Wilson Pickett brought the gruff, throaty power of his gospel-trained voice to bear on some of the most incendiary soul music of the Sixties. Some of his best work, including “In the Midnight Hour” and “634-5789,” was cut in the mid-Sixties at Stax studios in Memphis and released on Atlantic Records. Pickett also connected with the crew of house musicians at Muscle Shoals, where, beginning in 1966, he cut such memorable soul smashes as “Land of 1,000 Dances,” “Mustang Sally” and “Funky Broadway.” Pickett enjoyed a steady run of hits on Atlantic, leaving behind a legacy of some of the deepest, funkiest soul music ever to emerge from the South.

Pickett’s forceful style was nurtured in the Baptist choirs of his native Prattville, Alabama, and on the streets of Detroit, where he moved with his family as a teenager. After singing for four years in a locally popular gospel-harmony group, the Violinaires, Pickett crossed into secular music, joining the Falcons in 1959. In addition to Pickett, the Falcons included future soul stars Eddie Floyd and Sir Mack Rice. The Falcons’ gospel-influenced R&B style gave shape to the Detroit soul scene of the early Sixties, and their biggest hit, “I Found a Love,” eventually led to Pickett’s signing to Atlantic Records.

Nicknamed “the Wicked Pickett” for his boasting, uninhibited style, the gruff-throated singer came into his own during his 1965 sessions at Stax, arranged by Atlantic’s Jerry Wexler. Pickett collaborated with Booker T. and the M.G.’s guitarist Steve Cropper on “In the Midnight Hour,” one of the most enduring soul classics of all time. Its success signaled a new era of soul in which the focus shifted to the looser, funkier sounds of the South. It also launched a string of raucous hits by Pickett, whose gleeful swagger and raw sexuality - qualities particularly evident on 1968’s “I’m a Midnight Mover,” one of his biggest pop/R&B hits - anticipated the boasting persona adopted by rappers in subsequent decades.

The early Seventies, Pickett collaborated with the Philadelphia-based production team of Kenny Gamble and Leon Huff.
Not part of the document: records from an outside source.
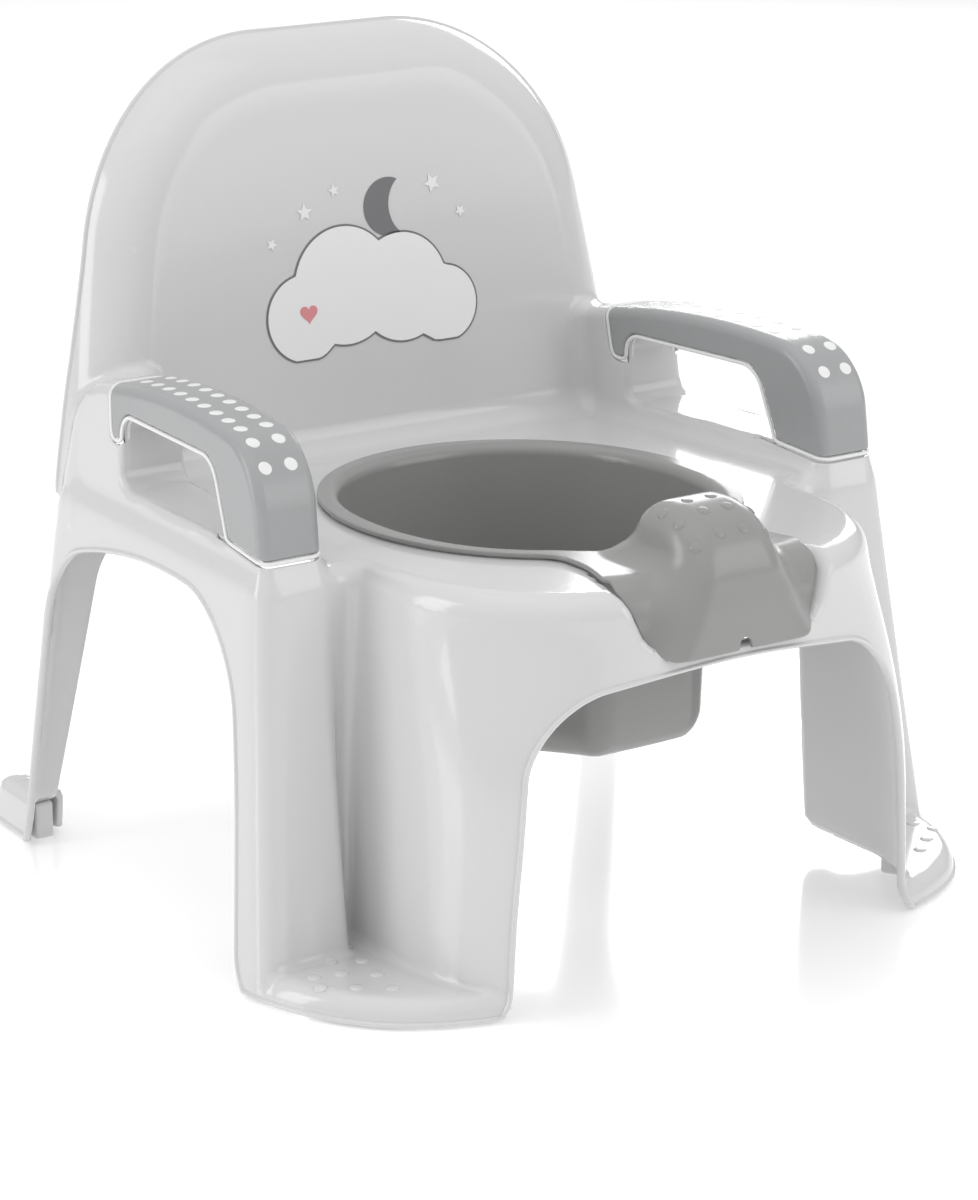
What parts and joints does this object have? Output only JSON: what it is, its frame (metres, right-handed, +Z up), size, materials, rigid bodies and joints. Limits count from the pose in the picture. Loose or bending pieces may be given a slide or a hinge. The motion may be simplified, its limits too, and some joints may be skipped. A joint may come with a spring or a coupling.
{
  "type": "potty training chair",
  "caption": "Moulded toddler potty chair with a backrest, padded arms, footrests and a lift-out bowl that has a splash guard.",
  "frame": {"origin": "centre of the footprint on the floor plane", "axes": "+Z up, the chair faces -Y, +X across to the sitter's left"},
  "size_m": [0.3514, 0.3391, 0.3489],
  "materials": {
    "shell": "glossy light grey polypropylene",
    "bowl": "satin mid grey polypropylene",
    "pad": "soft satin grey elastomer",
    "carrier": "white plastic",
    "foot": "matte dark grey rubber",
    "sticker": "printed film"
  },
  "bodies": {
    "chair": {"chair_shell": "shell", "left_arm_pad_cover": "pad", "right_arm_pad_cover": "pad", "left_arm_pad_carrier": "carrier", "right_arm_pad_carrier": "carrier", "left_front_foot": "foot", "right_front_foot": "foot", "left_rear_foot": "foot", "right_rear_foot": "foot", "back_sticker": "sticker"},
    "bowl": {"potty_bowl": "bowl"}
  },
  "joints": [
    {"name": "bowl_lift", "type": "slide", "parent": "chair", "child": "bowl", "axis": [0, 0, 1], "range_m": [0, 0.16]}
  ]
}
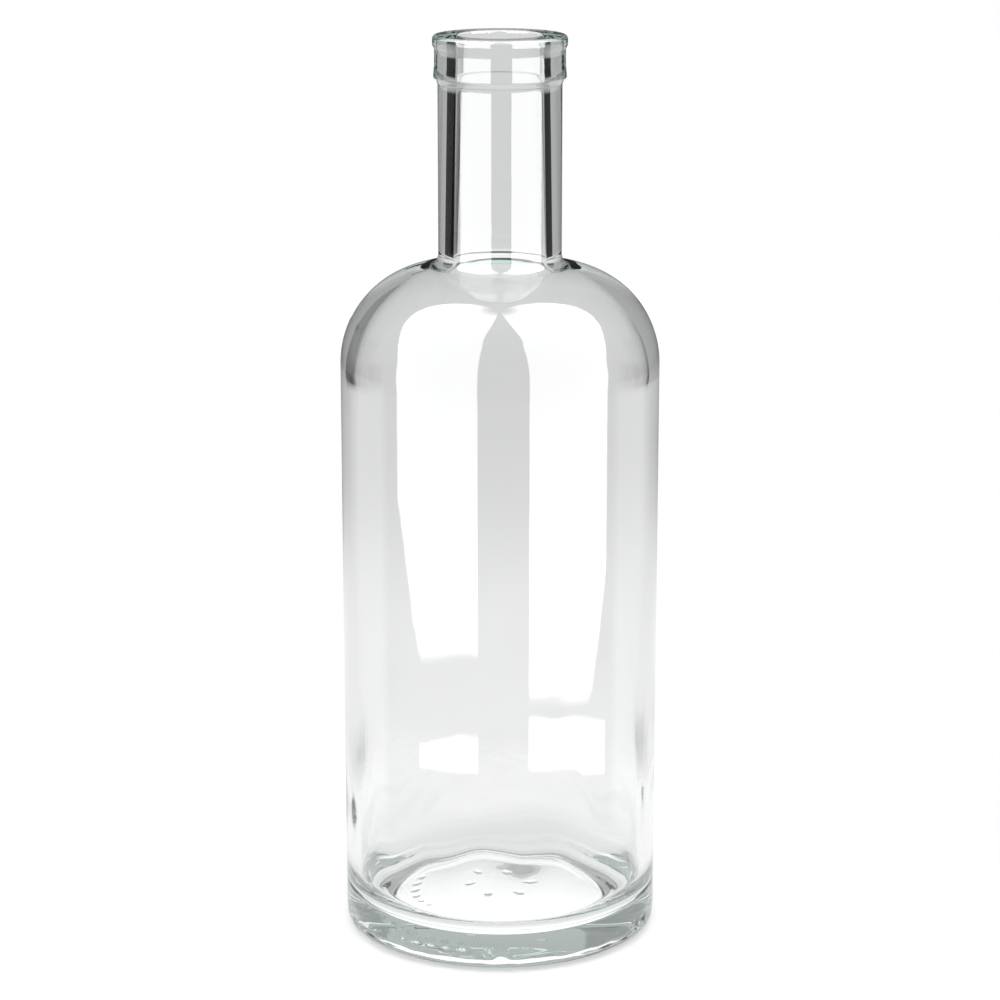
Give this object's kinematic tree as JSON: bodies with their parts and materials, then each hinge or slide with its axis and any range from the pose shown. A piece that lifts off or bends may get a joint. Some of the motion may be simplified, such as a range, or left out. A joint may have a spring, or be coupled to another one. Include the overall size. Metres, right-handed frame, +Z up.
{
  "type": "liquor bottle",
  "caption": "Empty clear-glass liquor bottle: straight round body, rounded shoulders, straight neck, heavy base and a thick ring round the mouth for a push-in stopper.",
  "frame": {"origin": "centre of the ring that the bottle stands on, in the plane of the surface it rests on", "axes": "+Z up along the bottle's axis to the mouth; the bottle is round, so +X and +Y are any two directions across it"},
  "size_m": [0.0838, 0.0838, 0.2406],
  "materials": {
    "clear_glass": "clear colourless glass with a faint green tint in its thick edges, polished outside and slightly wavy inside"
  },
  "bodies": {
    "root": {"glass_bottle": "clear_glass"}
  },
  "joints": []
}
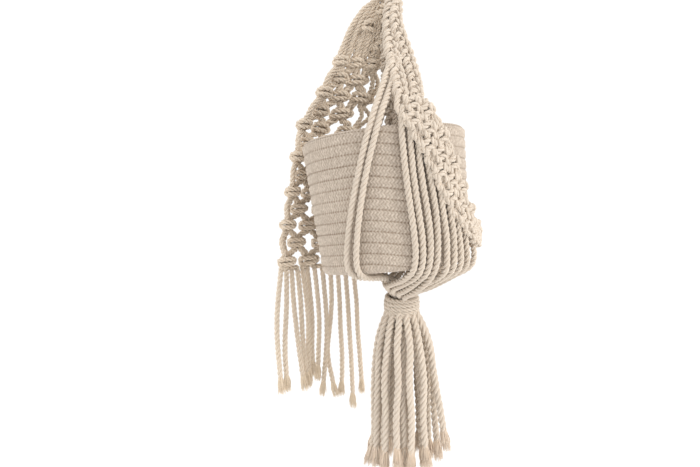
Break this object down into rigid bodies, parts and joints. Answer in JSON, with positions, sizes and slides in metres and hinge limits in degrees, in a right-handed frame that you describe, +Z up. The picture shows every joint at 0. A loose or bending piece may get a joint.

He cut the album In Philadelphia (1970) and scored such sizable hits as “Engine Number 9” and “Don’t Let the Green Grass Fool You” in the emerging Philly-soul style, which would become a cornerstone sound of that decade. Unlike many of his contemporaries, Pickett remained a viable hitmaker well into the Seventies. His 1971 album Don’t Knock My Love yielded four charting singles, including the title track, a #1 R&B hit. Subsequently, Pickett recorded for other companies, including RCA and Motown, and even founded his own Wicked label in the mid-Seventies. Remaining active into the Eighties on the touring and recording fronts, Pickett continued to embody the notion of soul at its ferocious, unbridled best.

Wilson Pickett died of a heart attack in 2006.